Швейцарский искусствовед Жозеф Гантнер говорит, что на место классической живописи приходит «нечто абстрактное, неуловимое, для чего вполне подходящего названия я не нахожу». Он выдвинул теорию «префигурации» в современном искусстве. Префигурация – незаконченность, незавершённость, эскизность. Жозеф Гантнер говорит о постоянно возрастающей доле префигурации в новом искусстве. И это верно. Невозможно представить себе завершённое абстрактное произведение. Из него всегда можно что-то убрать или что-то добавить к нему. В нём нет границ. Даже эстетических. Г. Плачек говорит об упразднении «границ эстетической абстракции».

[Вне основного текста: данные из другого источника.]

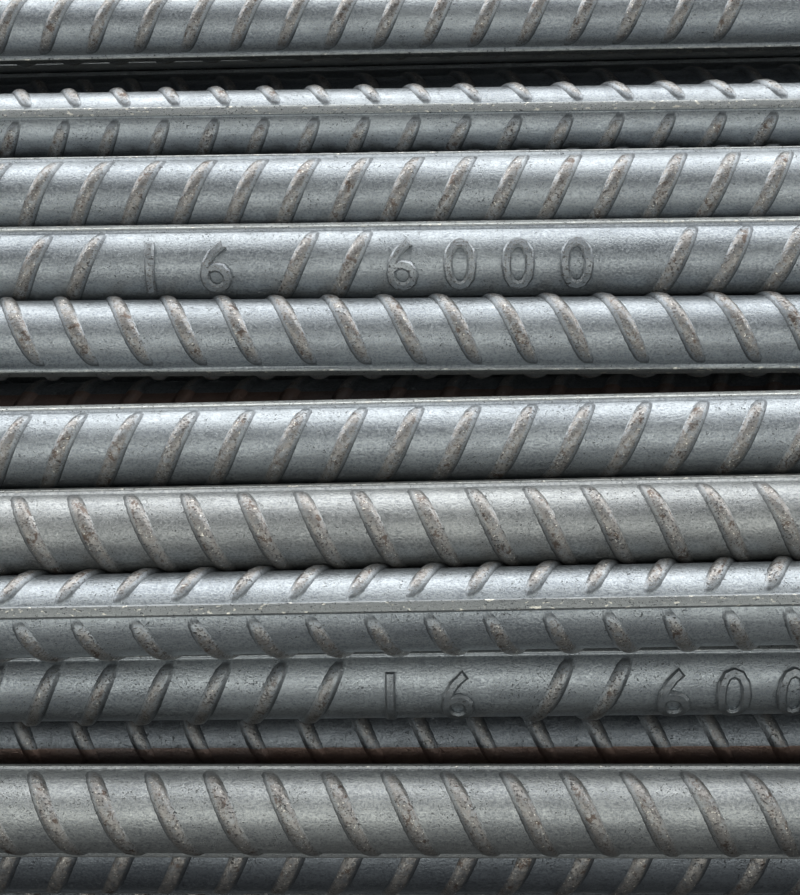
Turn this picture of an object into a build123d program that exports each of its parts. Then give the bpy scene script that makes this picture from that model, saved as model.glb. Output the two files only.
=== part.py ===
from build123d import *
import os
from math import ceil, cos, hypot, radians, sin, sqrt

# Ribbed reinforcing bar of nominal size 16, straight, in stock length. All sizes are in millimetres.
bar_length = 6000.0
core_diameter = 15.4  # between the transverse ribs
core_sides = 18  # flats that draw the round core, few because there are so many bars
seam_rib_height = 0.8  # the two ribs that run the whole length, on opposite sides
seam_rib_crest = 2.0
seam_rib_root = 2.6
seam_rib_embed = 0.5  # how far the rib's root is let into the round core
bar_clearance = 0.7  # the transverse ribs hold neighbouring cores this far apart
ragged_ends = 9.0  # how far a bar's end may stand before or behind the bundle's end

# Wire-rod ties, each one turn round the whole bundle with its two ends twisted together.
tie_wire_diameter = 6.0
wire_sides = 8  # flats that draw the round wire
wire_bend_step = 30.0  # the most that the wire turns at one bend, in degrees
tie_clearance = 0.1  # between the wire and the crests of the seam ribs
tie_count = 6
tie_end_distance = 500.0  # from the bundle's end to the first tie
tie_bend_radius = 7.0  # where the wire turns from the bundle's girth into the twist
twist_length = 42.0
twist_turns = 1.5
strand_bends_per_turn = 8
strand_clearance = 0.2  # between the two twisted strands

# Places of the bars across the bundle, row by row from the floor up, in bar pitches from the crown bar.
# A plain row is so many bars, evenly spaced from the first place to the last.
plain_row_counts = [12, 13, 14, 15, 14]
plain_row_ends = [(4.85, -6.95), (5.35, -7.45), (5.85, -7.9), (6.3, -8.3), (5.85, -7.95)]
# The upper rows lie less evenly, and their gaps show the rows beneath.
uneven_rows = [
    [5.36, 4.14, 2.78, 1.57, 0.54, -0.56, -1.78, -2.95, -4.02, -5.14, -6.39, -7.6],
    [4.81, 3.48, 2.08, 1.06, 0.03, -1.15, -2.42, -3.48, -4.57, -5.71, -7.07],
    [4.32, 2.58, 1.565, 0.52, -0.51, -1.715, -2.94, -3.99, -5.12, -6.71],
    [0.99, 0.0, -1.02, -2.41, -3.47, -4.5],
]
# How bars of the top rows are turned: the angle of a seam rib above the level, in degrees, or None
# where it doesn't matter.
chosen_turns = [
    [None, None, None, None, None, None, None, None, None, None, 25],
    [27, 100, 150, 92, 31, 147, 90, 35, 62, 15],
    [34, 38, 13, 34, 23, 99],
]
turn_step = 3.0  # a bar is turned on by this until its seam ribs clear the bars beside it

bar_pitch = core_diameter + bar_clearance
core_radius = core_diameter / 2
seam_rib_tip = core_radius + seam_rib_height
wire_radius = tie_wire_diameter / 2
strand_offset = wire_radius + strand_clearance / 2
golden_angle = 180 * (3 - sqrt(5))  # spreads turns and ends without a repeat


def place_rows():
    """Lets each bar down at its place until it meets the floor or a bar beneath.

    Returns a list of rows, each a list of (across, up) bar centres.
    """
    rows = []
    for count, (first, last) in zip(plain_row_counts, plain_row_ends):
        rows.append([first + (last - first) * i / (count - 1) for i in range(count)])
    lain, placed = [], []
    for row in rows + uneven_rows:
        centres = []
        for across in [place * bar_pitch for place in row]:
            near = [(y, z) for y, z in lain if abs(across - y) < bar_pitch]
            heights = [z + sqrt(bar_pitch**2 - (across - y) ** 2) for y, z in near]
            centres.append((across, max(heights, default=0.0)))
        lain += centres
        placed.append(centres)
    return placed


def seam_crests(centre, turn):
    """The middles of a bar's two seam ribs, as (across, up) points."""
    angle = radians(turn)
    reach = (core_radius + seam_rib_tip) / 2
    return [
        (centre[0] + side * reach * cos(angle), centre[1] + side * reach * sin(angle))
        for side in (1, -1)
    ]


def turn_clear(centre, wanted, others, crests):
    """Turns a bar on from the wanted angle until its seam ribs miss the cores and ribs beside it.

    Returns the turn and the middles of the bar's seam ribs.
    """
    core_room = core_radius + hypot(seam_rib_height / 2, seam_rib_crest / 2)
    rib_room = hypot(seam_rib_root, seam_rib_height)
    turn = wanted
    for _ in range(int(180 / turn_step)):
        own = seam_crests(centre, turn)
        to_cores = [hypot(y - a, z - b) for y, z in own for a, b in others if (a, b) != centre]
        to_ribs = [hypot(y - a, z - b) for y, z in own for a, b in crests]
        if min(to_cores) > core_room and min(to_ribs, default=rib_room + 1) > rib_room:
            break
        turn += turn_step
    return turn, own


def make_bar():
    """One straight bar along X, its seam ribs at the two sides."""
    rib = Polygon(
        (core_radius - seam_rib_embed, -seam_rib_root / 2),
        (seam_rib_tip, -seam_rib_crest / 2),
        (seam_rib_tip, seam_rib_crest / 2),
        (core_radius - seam_rib_embed, seam_rib_root / 2),
        align=None,
    )
    section = RegularPolygon(core_radius, core_sides) + rib + Rot(0, 0, 180) * rib
    return extrude(Plane.YZ.offset(-bar_length / 2) * section, bar_length)


def hull_corners(points):
    """The corners of the outline stretched round points, in order, anticlockwise."""

    def half(ordered):
        chain = []
        for point in ordered:
            while len(chain) > 1:
                (ax, ay), (bx, by) = chain[-2:]
                if (bx - ax) * (point[1] - by) - (by - ay) * (point[0] - bx) > 0:
                    break
                chain.pop()
            chain.append(point)
        return chain[:-1]

    ordered = sorted(points)
    return half(ordered) + half(ordered[::-1])


def twisted_end(side, knot, along):
    """The points of one end of the wire, wound round the other, from its bend to its cut."""
    steps = round(twist_turns * strand_bends_per_turn)
    points = []
    for step in range(steps + 1):
        spin = 360 * twist_turns * step / steps
        from_axis = along.rotate(Axis.X, spin) * strand_offset * side
        points.append(knot + Vector(tie_bend_radius + twist_length * step / steps, 0, 0) + from_axis)
    return points


def make_tie(centres):
    """One turn of wire round all bars in the plane X = 0, its two ends twisted together along X."""
    reach = seam_rib_tip + tie_clearance + wire_radius
    corners = [Vector(0, across, up) for across, up in hull_corners(centres)]
    middle_height = sum(corner.Z for corner in corners) / len(corners)

    # The twist lies on the longest straight run of the upper half.
    runs = list(zip(corners, corners[1:] + corners[:1]))
    upper = [i for i, (a, b) in enumerate(runs) if min(a.Z, b.Z) > middle_height]
    knot_run = max(upper, key=lambda i: (runs[i][1] - runs[i][0]).length)
    runs = runs[knot_run:] + runs[:knot_run]
    along = [(b - a).normalized() for a, b in runs]
    outward = [Vector(0, d.Z, -d.Y) for d in along]
    knot = (runs[0][0] + runs[0][1]) / 2 + outward[0] * reach

    # Round each corner of the bundle the stiff wire bends in one or more equal steps.
    girth = []
    for i, (_, corner) in enumerate(runs):
        turn = outward[i].get_angle(outward[(i + 1) % len(runs)])
        bends = ceil(turn / wire_bend_step)
        for bend in range(bends):
            normal = outward[i].rotate(Axis.X, turn * (bend + 0.5) / bends)
            girth.append(corner + normal * (reach / cos(radians(turn / bends / 2))))

    aside = along[0] * (strand_offset + tie_bend_radius)
    near_end = twisted_end(1, knot, along[0])
    far_end = twisted_end(-1, knot, along[0])
    path = Polyline(*near_end[::-1], knot + aside, *girth, knot - aside, *far_end)
    section = Plane(path @ 0, z_dir=path % 0) * RegularPolygon(wire_radius, wire_sides)
    return sweep(section, path, transition=Transition.RIGHT)


rows = place_rows()
everywhere = [centre for row in rows for centre in row]
bar = make_bar()

# The top rows are turned first, and the bars beneath make room for them.
hidden_rows = len(rows) - len(chosen_turns)
layers, crests, number = [], [], 0
for level in reversed(range(len(rows))):
    bars = []
    for index, centre in enumerate(rows[level]):
        number += 1
        wanted = number * golden_angle
        if level >= hidden_rows and chosen_turns[level - hidden_rows][index] is not None:
            wanted = chosen_turns[level - hidden_rows][index]
        turn, own = turn_clear(centre, wanted, everywhere, crests)
        crests += own
        end_shift = ragged_ends * sin(number * golden_angle)
        bars.append(Pos(end_shift, *centre) * Rot(turn, 0, 0) * bar)
    layers.insert(0, bars)

tie = make_tie(everywhere)
tie_span = bar_length - 2 * tie_end_distance
ties = [Pos(-tie_span / 2 + tie_span * i / (tie_count - 1), 0, 0) * tie for i in range(tie_count)]

# The bundle's origin: on the floor, under the middle of its box.
whole = Compound([*ties, *[bar for bars in layers for bar in bars]]).bounding_box()
to_floor = Pos(-whole.center().X, -whole.center().Y, -whole.min.Z)

os.makedirs("parts", exist_ok=True)
for level, bars in enumerate(layers, start=1):
    export_step(Compound([to_floor * bar for bar in bars]), f"parts/bars_layer_{level}.step")
export_step(Compound([to_floor * tie for tie in ties]), "parts/wire_ties.step")
print("bars", number, "box", [round(side, 1) for side in (whole.size.X, whole.size.Y, whole.size.Z)])
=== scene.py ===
"""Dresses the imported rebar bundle: ribbed bars under mill scale, held by twisted wire-rod ties."""

import logging
import math
import random
from collections.abc import Iterable
from dataclasses import dataclass, field
from enum import Enum

import bmesh
import bpy
import numpy as np
from mathutils import Matrix, Vector

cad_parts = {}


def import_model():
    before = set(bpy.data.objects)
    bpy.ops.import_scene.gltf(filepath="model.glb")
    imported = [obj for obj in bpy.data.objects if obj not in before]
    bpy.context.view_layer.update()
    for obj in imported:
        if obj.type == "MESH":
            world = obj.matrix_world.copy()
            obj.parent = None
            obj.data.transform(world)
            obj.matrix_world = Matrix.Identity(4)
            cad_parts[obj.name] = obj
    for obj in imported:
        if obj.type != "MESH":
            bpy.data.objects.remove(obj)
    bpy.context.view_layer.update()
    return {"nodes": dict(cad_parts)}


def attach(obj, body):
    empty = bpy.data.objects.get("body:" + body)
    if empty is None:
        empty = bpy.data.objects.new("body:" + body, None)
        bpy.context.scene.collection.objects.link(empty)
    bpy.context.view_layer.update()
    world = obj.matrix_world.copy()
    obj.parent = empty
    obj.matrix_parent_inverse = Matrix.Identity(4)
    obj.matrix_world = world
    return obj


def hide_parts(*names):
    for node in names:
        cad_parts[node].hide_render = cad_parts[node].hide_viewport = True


MM = 0.001
BODY = "root"
LAYERS = 9
WELD = 0.001 * MM  # points nearer to each other than this are one
NEAR = 0.01 * MM  # points that are meant to meet may stand this far apart
RIM_BEND = 1.0  # the edges round a bar's end bend by more than this, in radians
SHARP = math.radians(38)  # edges that bend by more are drawn sharp
BROWN_SHADE_EDGE = 12.0  # the degrees round the bar over which the painted brown shade sets in
CREST = "crest"  # the vertex attribute that says how far up a rib a point is, less than 0 on seam ribs
PAINTED_BROWN_SHADE = "painted_brown_shade"  # the vertex attribute that says where a bar gets a painted brown shade, for its neighbour's shade and reflection
PAINTED_LIGHT_TINT = "painted_light_tint"  # the vertex attribute that paints light and shade on a bar's scale, and by its alpha on the bar's seam ribs
log = logging.getLogger("rebar_bundle")
Colour = tuple[float, float, float]
Mesh = bpy.types.Mesh
Socket = bpy.types.NodeSocket


class Slant(Enum):
    """How a row of transverse ribs leans, seen from outside with +X to the right and the bar level."""

    RISING = 1
    FALLING = -1

    @property
    def other(self) -> "Slant":
        """The slant of the row on the bar's other side."""
        return Slant.FALLING if self is Slant.RISING else Slant.RISING


@dataclass(frozen=True)
class Span:
    """A stretch along the bars, in metres."""

    start: float
    end: float

    def holds(self, x: float) -> bool:
        """Whether a place along the bars is inside the stretch."""
        return self.start <= x <= self.end


@dataclass(frozen=True)
class Sway:
    """How a bar bows sideways between the two middle ties, and lies straight beyond them."""

    shift: float = 0.0
    slope: float = 0.0
    reach: float = 0.5

    def at(self, x: np.ndarray) -> np.ndarray:
        """Works out the sideways shift of the bar's axis.

        Args:
            x: Places along the bar, in metres.

        Returns:
            The shift towards +Y at each place, in metres.
        """
        near = np.clip(1 - (x / self.reach) ** 2, 0, 1) ** 2
        return (self.shift + self.slope * x) * near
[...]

Уже произведения Велимира Хлебникова были во многом не закончены. Движение слова не может чем-то оканчиваться. Оно плывёт переходя из одного лабиринта в другой, из одной бездны в другую. И так бесконечно и свободно и бесцельно и и и. Вопрос «для чего?» не существует для искусства. Об этом ещё говорил Кандинский, что для искусства вопроса «надо ли» быть не может. Это кочует твой дух, ведь он летает где хочет. Это парит твоя фантазия. Именно твоя. Абстракционизм – это эго-фантазия. Течение внутренних рек без истока и впадения в некоей протяжённости без измерений в неком неопределимом делириуме. «Отвоевание привилегий «делириума» становится в дальнейшем исключительной областью чистой литературы – поэзии», - сказал Жорж Матье. Именно в этой протяжённости-делириуме и должно жить слово и совершать вечное паломничество к самому себе.